Similarly, in next week’s auctions, both Sotheby’s and Phillips lead off with Weyant, as Christie’s did. In Sotheby’s Now Evening Auction next week, 14 of the 24 lots are by women artists, including Simone Leigh and Christina Quarles, both of whom were featured in the Venice Biennale. And at Phillips’s upcoming 20th Century & Contemporary Art Evening Sale, 14 of the 37 artists in the sale are women, including Amy Sherald, Issy Wood and Robin F. Williams.
On Tuesday night, sales of some of the more established artists were less buoyant. A deep red Gerhard Richter, the highest priced lot in the auction, sold for $36.5 million, just over the estimate of more than $35 million; Sigmar Polke tanked at $819,000, below the low estimate of $1.2 million.
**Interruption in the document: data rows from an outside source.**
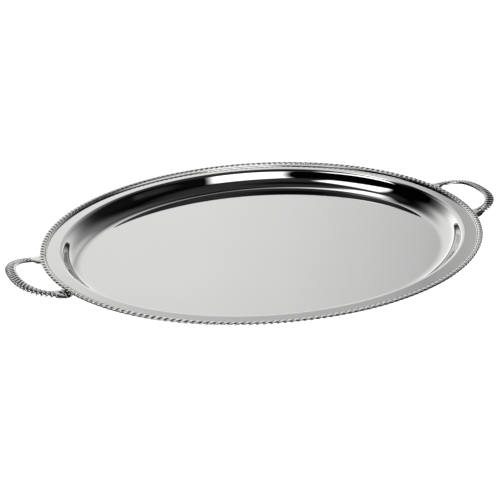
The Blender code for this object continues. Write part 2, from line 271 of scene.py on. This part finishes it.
def build_border(name, node, start, end, material):
    """One length of the border with its slanted lobes, cut square at both ends."""
    length = arc_angles(start, end, 2)[1][-1]
    lobes = round(length / LOBE_PITCH)
    angles, run = arc_angles(start, end, lobes * LOBE_STEPS)
    inset, level, normal, across = roll_section()
    lean = LOBE_SLANT * (across - 0.5 + LOBE_SWAY * np.sin(2 * math.pi * across))
    phase = run[:, None] / length * lobes - lean[None, :]
    wave = lobe_wave(phase)
    ends = np.minimum(1.0, np.minimum(run, length - run) / LOBE_RUN_OUT)[:, None]
    groove = (1 - wave) * np.sin(math.pi * across) ** EDGE_RUN_OUT * ends
    insets = inset - normal[:, 0] * LOBE_DEPTH * groove
    levels = level - normal[:, 1] * LOBE_DEPTH * groove
    plain = fixed_section()
    count = len(angles)
    all_insets = np.concatenate([insets, np.tile(plain[:, 0], (count, 1))], axis=1)
    all_levels = np.concatenate([levels, np.tile(plain[:, 1], (count, 1))], axis=1)
    # Painted shade: the material darkens the border's colour by these recess values, in the grooves between
    # the lobes and fully in the quirk between the roll and the bead.
    recess = np.concatenate([groove, np.zeros((count, len(plain)))], axis=1)
    recess[:, ROLL_STEPS - 1:ROLL_STEPS + 2] = 1.0  # the quirk between the roll and the bead
    points = rim_points(angles[:, None], all_insets, all_levels)
    rows, columns = points.shape[:2]
    faces = grid_faces(rows, columns, False, True)
    faces.append(tuple(range(columns)))
    faces.append(tuple((rows - 1) * columns + j for j in reversed(range(columns))))
    piece = make_piece(name, points.reshape(-1, 3), faces, material, recess.ravel())
    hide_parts(node)
    return piece


def build_borders(material):
    """The four lengths, which meet at the handles' arms with a small gap."""
    gap = FIT / (2 * RIM_HALF_WIDTH)
    seams = [-SEAM_ANGLE, SEAM_ANGLE, math.pi - SEAM_ANGLE, math.pi + SEAM_ANGLE,
             2 * math.pi - SEAM_ANGLE]
    for i, side in enumerate(("right", "back", "left", "front")):
        build_border(f"gadroon_{side}", f"border_{side}", seams[i] + gap, seams[i + 1] - gap, material)


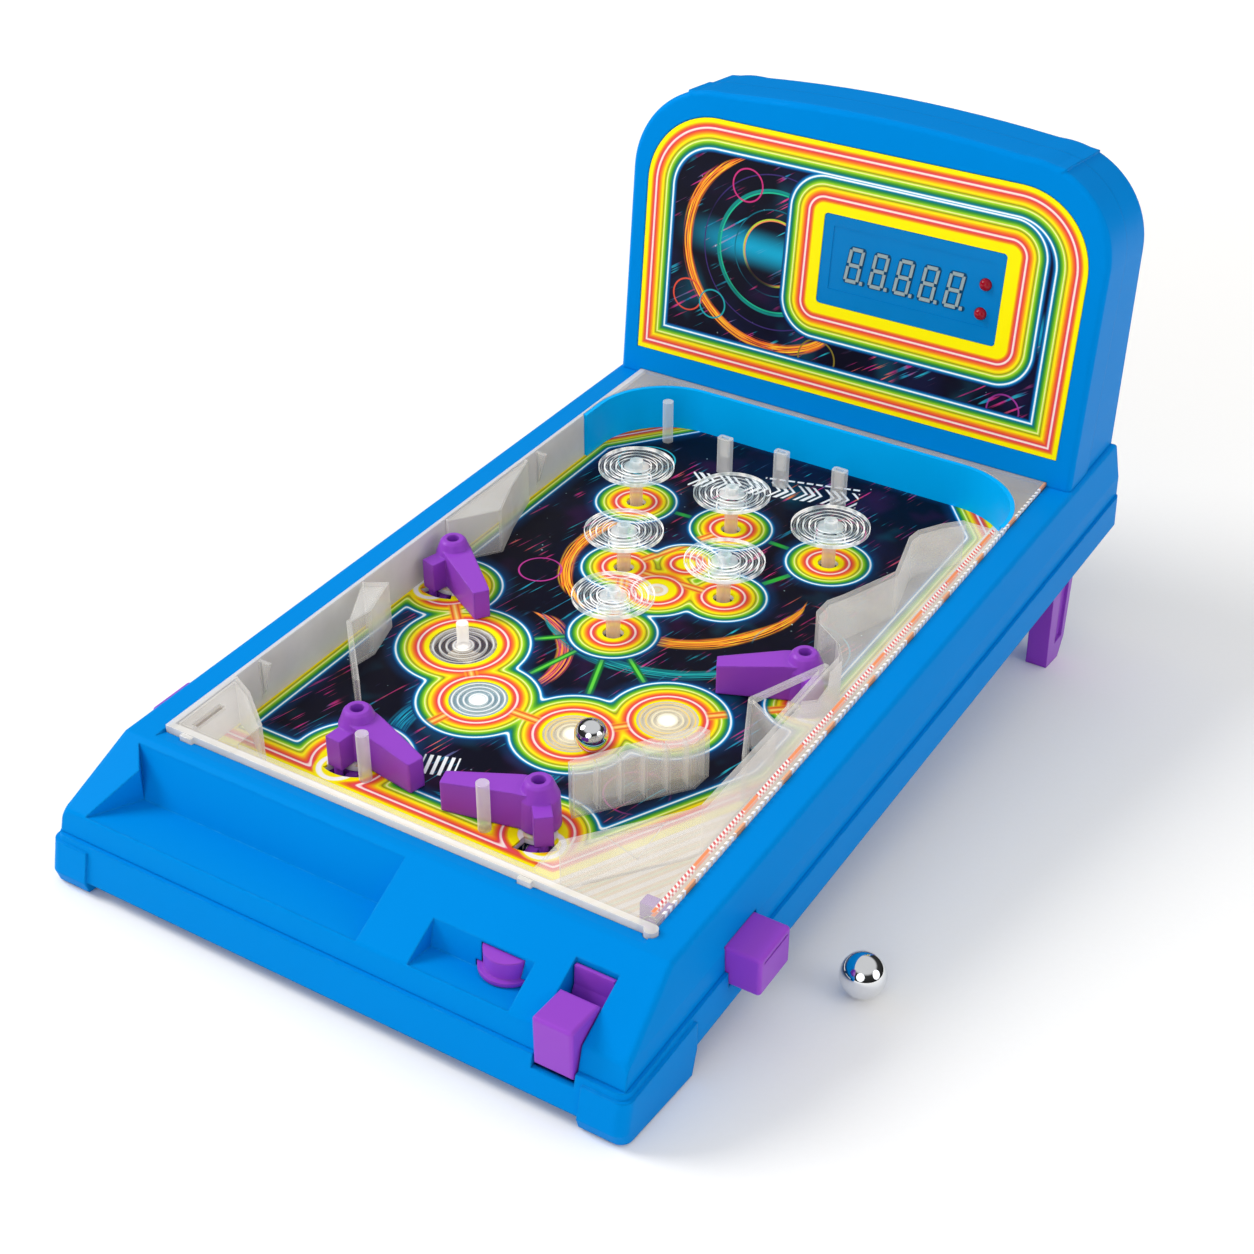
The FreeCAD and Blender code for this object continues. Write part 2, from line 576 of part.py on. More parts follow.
def flipper_button(side):
    inner, flange, wall_x = 133.2, 138.0, BUTTON_OUT
    cap = box(inner, wall_x, BUTTON_Y[0], BUTTON_Y[1], BUTTON_Z[0], BUTTON_Z[1])
    cap = rounded(cap, 1.8, lambda b: b.XMax > wall_x - 3 or b.XLength > 20)
    shoulder = box(inner, flange, BUTTON_Y[0] - 3, BUTTON_Y[1] + 3, BUTTON_Z[0] - 2.4, BUTTON_Z[1] + 3)
    groove = box(wall_x - 0.7, wall_x + 1, BUTTON_Y[0] + 3, BUTTON_Y[1] - 3, BUTTON_Z[1] - 3.4, BUTTON_Z[1] - 2.4)
    button = cap.fuse(shoulder).cut(groove).removeSplitter()
    if side < 0:
        button = button.mirror(V(0, 0, 0), V(1, 0, 0))
    return button


def spring_seat(side):
    flip = [f for f in FLIPPERS if f[6] == -side][0]
    x, y = polar(flip[1], flip[2], LUG_R, flip[5])
    return x - side * 8, y


def button_springs():
    springs = []
    for side in (-1, 1):
        x, y = spring_seat(side)
        springs.append(coil((x - side * 0.1, y, BASE_Z - 2.5), (-side, 0, 0), 2.1, 0.6, 19.6))
    return Part.makeCompound(springs)


def link_keepers():
    """Straps under the link bars, and the two end stops that the return springs push on."""
    keepers = []
    for side in (-1, 1):
        x, y = spring_seat(side)
        x0, x1 = sorted((x - side * 20, x - side * 23))
        keepers.append(box(x0, x1, y - 5, y + 5, BASE_Z - 5.2, BASE_Z))
        for cx in (side * 78.0,):
            strap = box(cx - 3, cx + 3, y - 10, y + 10, BASE_Z - 5.6, BASE_Z)
            keepers.append(strap.cut(box(cx - 9, cx + 9, y - 7.6, y + 7.6, BASE_Z - 4.0, BASE_Z + 1)))
    return Part.makeCompound(keepers)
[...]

Attesting to the mercurial nature of the art market — how an artist’s fortunes can sag — an abstract by Adrian Ghenie, recently all the rage at auction, sold for $2.2 million, below the low estimate of $2.5 million.
Two Basquiats, consigned by the same owner, were withdrawn from the sale — typically. an indication that the reserve price would not be met. “It’s never an easy decision,” said Guillaume Cerutti, Christie’s chief executive. “We don’t want to sell at any price. We want to sell at a price that is relevant for the artwork and a price that the client wants.”
Anadol’s dynamic NFT, inspired by the facade of Antoni Gaudí’s Casa Batlló in Barcelona, sold for $1.4 million, having been estimated at $1 million to $2 million. (The NFT, based on climate data, was installed outside Christie’s headquarters in advance of the sale.)
Despite the froth that seemed to surround some artists at Christie’s, art world observers say it is heartening to see artists of color playing in the auction major leagues, commanding big prices.
“Auction is a way of solidifying the contributions of artists of color to the canon,” said Phyllis Hollis, the host of the podcast Cerebral Women Art Talks. “People are recognizing the talent of underrepresented artists, and that’s promising.”